→ **OBJECTIVE**: Which lines hold the word "that"? Copy each one.

→ **DATA SECTION**:
%%
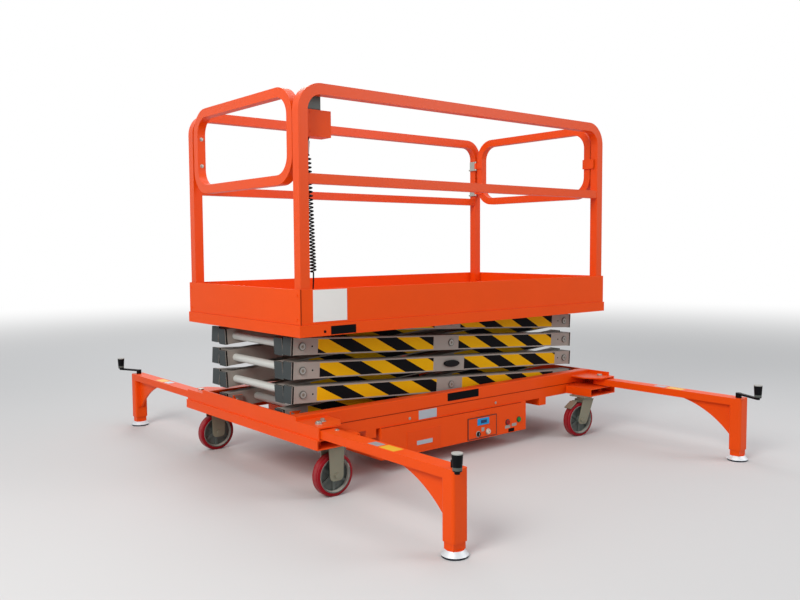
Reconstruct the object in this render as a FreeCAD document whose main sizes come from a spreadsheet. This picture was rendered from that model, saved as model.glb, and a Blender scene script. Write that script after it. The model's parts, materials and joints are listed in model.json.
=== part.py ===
import FreeCAD, Part
import math
import os
import re
import Sketcher
from FreeCAD import Placement, Rotation, Vector

doc = FreeCAD.newDocument("ScissorLift")

# Driving dimensions, millimetres and degrees. Columns: alias, value, meaning.
DRIVING = [
    ("deck_length", 2210, "platform, over its folded edge"),
    ("deck_width", 1116, "platform, over its folded edge"),
    ("deck_plate", 4, "floor sheet of the platform"),
    ("deck_clearance", 9, "air between the top arms and the floor sheet"),
    ("edge_drop", 52, "folded edge below the top hinge line"),
    ("edge_height", 55, "folded edge of the deck"),
    ("edge_wall", 6, "folded edge of the deck"),
    ("bracket_inset", 205, "outermost brackets under the floor's edge from its ends"),
    ("bracket_gaps", 6, "number of gaps between the brackets of a side"),
    ("bracket_size", 40, "brackets under the floor's edge"),
    ("toe_height", 160, "toe board sheet"),
    ("toe_wall", 5, "toe board sheet"),
    ("toe_inset", 5, "toe board behind the folded edge"),
    ("post_tube", 50, "square tube of the long guard rails"),
    ("post_inset", 2, "post behind the toe board"),
    ("post_setback", 5, "post from the toe board's end wall"),
    ("guard_height", 1028, "top of the guard rail above the floor"),
    ("guard_bend", 100, "bend of the guard rail's top corners"),
    ("mid_height", 627, "top of the mid rail above the floor"),
    ("mid_tube", 45, "square tube of mid rail and end loops"),
    ("loop_top_drop", 5, "end loops below the guard rail's top"),
    ("loop_bend", 110, "bend of the end loops, at the tube's centre"),
    ("loop_gap", 8, "end loop from the post beside it"),
    ("spacer_radius", 9, "spacers of the fixed end loop"),
    ("spacer_place", 150, "spacers from the loop's top and foot"),
    ("gate_hinge_gap", 18, "gate from the post that it hangs on"),
    ("gate_axis_x", 5, "gate's hinge line inside the post's plane"),
    ("gate_axis_y", 10, "gate's hinge line beside the post"),
    ("gate_pin_radius", 5, "gate's hinge pins"),
    ("gate_pin_play", 0.5, "gate's hinge pins in their knuckles"),
    ("gate_pin_height", 64, "gate's hinge pins"),
    ("knuckle_radius", 9, "gate's hinge knuckles"),
    ("knuckle_height", 40, "gate's hinge knuckles"),
    ("knuckle_foot", 12, "foot of a hinge pin under its knuckle"),
    ("knuckle_gap", 1, "air between a knuckle and its foot"),
    ("leaf_wall", 4, "hinge leaves"),
    ("leaf_length", 60, "hinge leaves"),
    ("gate_hinge_low", 76, "lower gate hinge above the loop's underside"),
    ("gate_hinge_high", 252, "upper gate hinge above the loop's underside"),
    ("latch_place", 180, "gate latch plate above the loop's underside"),
    ("latch_height", 56, "gate latch plate"),
    ("latch_wall", 7, "gate latch plate"),
    ("latch_reach", 81, "gate latch plate, across"),
    ("latch_gap", 5.5, "gate latch plate from the post"),
    ("arm_short", 297, "scissor arm, hinge to hinge, less than the platform's length"),
    ("arm_depth", 80, "scissor arm tube, height"),
    ("arm_width", 70, "scissor arm tube, width"),
    ("arm_overhang", 62, "scissor arm past its end hinges"),
    ("arm_gap", 8, "between the inner and the outer arm of a side"),
    ("arm_inset", 75, "outer face of the outer arms inside the side rails"),
    ("cap_length", 20, "plastic cap on an arm's end"),
    ("cap_proud", 1.5, "plastic cap proud of the tube"),
    ("stage_rise", 114, "rise of one scissor stage when folded"),
    ("hinge_inset", 115, "fixed hinges from the platform's end"),
    ("hinge_pin_radius", 12, "hinge pins"),
    ("hinge_pin_play", 0.6, "hinge pins in their bores"),
    ("washer_radius", 19, "washer on a hinge pin's end"),
    ("washer_height", 6, "washer on a hinge pin's end"),
    ("washer_gap", 0.4, "washer beside the arm that turns on the pin"),
    ("cross_tube_radius", 20, "round cross tubes of the inner frames"),
    ("track_mid", 333, "roller track of the base, above the ground"),
    ("roller_radius", 25, "rollers"),
    ("roller_width", 42, "rollers"),
    ("roller_play", 0.3, "rollers in their tracks"),
    ("track_flange", 8, "flanges and web of the tracks"),
    ("rail_inset", 88, "base's side rails inside the platform's side"),
    ("rail_depth", 58, "side rail, across"),
    ("rail_skirt", 59, "lower fold of the side rail"),
    ("rail_step", 3, "lower fold behind the upper one"),
    ("base_short", 19, "end of the base inside the platform's end"),
    ("ear_reach", 186, "end channels past the side rails"),
    ("base_plate", 6, "plates of the end channels"),
    ("base_floor", 244, "underside of the end channels"),
    ("ledge_height", 46, "lower fold of the end channels"),
    ("channel_width", 236, "end channels, along the machine"),
    ("end_plate", 8, "upright end plates"),
    ("end_plate_step", 8, "upright end plates behind the lower fold"),
    ("end_plate_reach", 150, "right end plate past the side rails"),
    ("ear_plate", 8, "top plates over the swing arms"),
    ("ear_gap", 5, "air over a swing arm"),
    ("ear_under_gap", 5, "air under a swing arm"),
    ("ear_length", 178, "top plates, along the machine"),
    ("ear_corner_x", 58, "corner cut off a top plate, along the machine"),
    ("ear_corner_y", 85, "corner cut off a top plate, across"),
    ("cross_member_height", 44, "cross members under the rails"),
    ("cross_member_width", 60, "cross members under the rails"),
    ("box_left_gap", 182, "power box from the left cross member"),
    ("box_right_gap", 123, "power box from the right cross member"),
    ("box_bottom", 76, "power box above the ground"),
    ("box_depth", 300, "power box, across"),
    ("box_proud", 4, "power box in front of the rail"),
    ("caster_inset", 136, "rigid casters from the base's end"),
    ("caster_side_inset", 81, "casters from the end channels' ends"),
    ("swivel_inset", 191, "swivel casters from the base's end"),
    ("swivel_trail", 50, "wheel behind its swivel axis"),
    ("swivel_turn", -8, "swivel casters as they were left"),
    ("wheel_radius", 100, "caster wheels"),
    ("wheel_width", 50, "caster wheels, over the tread"),
    ("tread_depth", 17, "plastic tread"),
    ("tread_edge", 5, "slope of the tread's sides"),
    ("rim_wall", 9, "rim of the wheel's core"),
    ("web_wall", 10, "spokes of the wheel's core, across"),
    ("spoke_width", 14, "spokes of the wheel's core"),
    ("spokes", 6, "number of spokes"),
    ("hub_radius", 21, "hub of the wheel's core"),
    ("hub_width", 58, "hub of the wheel's core"),
    ("axle_radius", 7, "wheel axle"),
    ("axle_play", 0.5, "wheel axle in its hub"),
    ("fork_wall", 5, "caster fork sheet"),
    ("fork_gap", 2, "fork leg beside the hub"),
    ("fork_width", 84, "fork leg, at its top"),
    ("fork_foot_width", 70, "fork leg, at its foot"),
    ("fork_foot", 24, "fork leg, below the axle"),
    ("fork_edge", 22, "rounding of the fork leg's foot"),
    ("nut_radius", 12, "axle nuts"),
    ("nut_height", 7, "axle nuts"),
    ("pedal_place", 35, "brake pedal's upper edge behind the axle"),
    ("pedal_tilt", 35, "brake pedal, sloping down around the tread"),
    ("pedal_length", 60, "brake pedal"),
    ("pedal_width", 52, "brake pedal"),
    ("pedal_wall", 6, "brake pedal"),
    ("pedal_drop", 13, "pedal's upper edge below the fork's bridge"),
    ("pedal_stem", 24, "stem of the brake pedal, width"),
    ("caster_plate", 8, "caster top plate"),
    ("caster_plate_length", 140, "caster top plate"),
    ("caster_plate_width", 110, "caster top plate"),
    ("swivel_head_radius", 44, "ball race of a swivel caster"),
    ("swivel_head_height", 16, "ball race of a swivel caster"),
    ("swivel_head_play", 0.3, "ball race under its top plate"),
    ("swing_inset", 56, "outrigger pivots from the base's end"),
    ("swing_side_inset", 71, "outrigger pivots from the end channels' ends"),
    ("swing_reach", 887, "outrigger leg from its pivot"),
    ("swing_width", 76, "outrigger arm tube, width"),
    ("swing_height", 38, "outrigger arm tube, height"),
    ("swing_pin_radius", 10, "outrigger pivot pins"),
    ("swing_pin_play", 0.5, "outrigger pivot pins in their bores"),
    ("leg_width", 76, "outrigger leg, along the machine"),
    ("leg_depth", 66, "outrigger leg, across"),
    ("leg_wall", 4, "outrigger leg tube"),
    ("leg_edge", 12, "rounding of the leg's edges"),
    ("leg_bottom", 58, "outrigger leg above the ground"),
    ("gusset_start", 355, "gusset along the arm from the leg's middle"),
    ("gusset_foot", 60, "gusset's foot above the leg's end"),
    ("gusset_radius", 530, "curved edge of the gusset"),
    ("gusset_root", 5, "gusset let into the arm's tube"),
    ("gusset_width", 60, "gusset, along the machine"),
    ("jack_width", 62, "inner leg, along the machine"),
    ("jack_depth", 52, "inner leg, across"),
    ("jack_height", 230, "inner leg"),
    ("screw_radius", 10, "lifting screw of an outrigger"),
    ("screw_end", 130, "lower end of the screw above the ground"),
    ("screw_play", 0.3, "lifting screw in the inner leg"),
    ("screw_room", 35, "bore of the inner leg under the screw's end"),
    ("pad_radius", 53, "foot pad"),
    ("pad_neck", 36, "foot pad at its top"),
    ("pad_height", 20, "metal cone of the foot pad"),
    ("pad_rubber", 8, "rubber under the foot pad"),
    ("crank_reach", 150, "crank, from the screw to the grip"),
    ("crank_bar", 10, "crank bar, thickness"),
    ("crank_bar_width", 20, "crank bar, width"),
    ("crank_hub_radius", 15, "crank hub"),
    ("crank_hub_height", 16, "crank hub under the bar"),
    ("grip_height", 66, "crank grip"),
    ("grip_top_radius", 21, "crank grip at its top"),
    ("grip_foot_radius", 17, "crank grip at its foot"),
    ("ram_base", 350, "cylinder's base hinge from the fixed hinge"),
    ("ram_drop", 60, "cylinder's base hinge below the fixed hinge"),
    ("ram_eye_along", 1200, "rod's eye along the first inner frame"),
    ("ram_eye_drop", 20, "rod's eye below that frame's hinge line"),
    ("ram_radius", 35, "cylinder barrel"),
    ("ram_barrel", 700, "cylinder barrel from its hinge"),
    ("ram_rod_radius", 22, "cylinder rod"),
    ("ram_rod_play", 0.5, "cylinder rod in its barrel"),
    ("ram_rod_hidden", 420, "rod inside the barrel"),
    ("ram_eye_radius", 30, "eyes of the cylinder"),
    ("ram_eye_width", 40, "eyes of the cylinder"),
    ("ram_neck_radius", 18, "neck between the barrel and its eye"),
    ("ram_barrel_gap", 8, "barrel from the round ends of its lugs"),
    ("ram_gland_radius", 39, "gland ring of the barrel"),
    ("ram_gland_width", 40, "gland ring of the barrel"),
    ("ram_bore_room", 20, "bore behind the rod's hidden end"),
    ("ram_lug", 12, "lug plates beside the eyes"),
    ("ram_lug_gap", 5, "air beside the eyes"),
    ("lug_length", 54, "lug plates of the arm hinges, along the machine"),
    ("ram_tube_offset", 105, "cross tube past the rod's eye"),
    ("console_length", 145, "control box on the platform"),
    ("console_depth", 78, "control box on the platform"),
    ("console_height", 120, "control box on the platform"),
    ("console_drop", 110, "control box below the guard rail's top"),
    ("console_gap", 15, "control box from the post"),
    ("console_side_gap", 1, "control box inside the guard rail's plane"),
    ("console_strap", 36, "plate from the control box to the post"),
    ("gland_place", 40, "cord outlet from the control box's end"),
    ("gland_height", 18, "cord outlet"),
    ("gland_top", 10, "cord outlet at the box"),
    ("gland_foot", 7, "cord outlet at the cord"),
    ("head_inset", 8, "grey head behind the box's faces"),
    ("head_length", 92, "grey head of the control box"),
    ("head_height", 66, "grey head of the control box"),
    ("curl_radius", 18, "curly cord over its turns"),
    ("lead_radius", 3.5, "straight lead"),
    ("cord_start", 14, "straight cord between the outlet and its coil"),
    ("floor_gland_height", 22, "cord gland on the floor"),
    ("floor_gland_foot", 12, "cord gland at the floor"),
]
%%
→ **OUTPUT**:
Reconstruct the object in this render as a FreeCAD document whose main sizes come from a spreadsheet. This picture was rendered from that model, saved as model.glb, and a Blender scene script. Write that script after it. The model's parts, materials and joints are listed in model.json.
    ("gate_hinge_gap", 18, "gate from the post that it hangs on"),
    ("washer_gap", 0.4, "washer beside the arm that turns on the pin"),
    ("ram_eye_drop", 20, "rod's eye below that frame's hinge line"),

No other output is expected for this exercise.